Как я уже упоминала, в 1937 году в пьесе Афиногенова «Салют, Испания!» я получила роль матери — тоже испанки. Опять жар испанской крови, опять кипение ее, но совсем по другим причинам. Горячо, щедро сердце матери. Оно вмещает в себя родной народ и родную страну. Великое патриотическое чувство живет в нем.
«Глазок» Виоланты — самоутверждение. «Глазок» матери в «Салют, Испания!» — самоотвержение.
Ощутив «зерно» «образа» (одно из его «неизвестных»), я получаю возможность скорее и легче предугадать второе «неизвестное» — «сквозное действие».

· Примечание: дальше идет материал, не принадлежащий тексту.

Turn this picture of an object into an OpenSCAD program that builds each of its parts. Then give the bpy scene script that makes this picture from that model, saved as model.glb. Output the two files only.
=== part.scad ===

Я могу тогда в какой-то степени постичь логику поведения «образа», постичь не только потому, что поведение «образа» предопределено драматургом, но и потому, что оно (поведение) так же закономерно вытекает из «зерна», как вытекает следствие из причины.
От «зерна» роли, то есть от определения «существительного»: кто она — «эта женщина», или «прилагательного»: какая она, — нелегко перейти к «глаголам», то есть к постановке действенных задач.
Случалось, что некоторые актеры так мгновенно, так полно постигали «зерно» «образа», что сама собой определялась и внутренняя активность «образа». Но это только счастливый случай, нежданный выигрыш.
Глубоко под словами роли залегает подтекст — истинные цели и причины слов. «Человеческий ум, не вникнувши в бесчисленность и сложность условий, явлений, из которых каждое отдельное может представляться причиной, хватается за первое, самое понятное сближение и говорит: “вот причина!”» (Л. Толстой).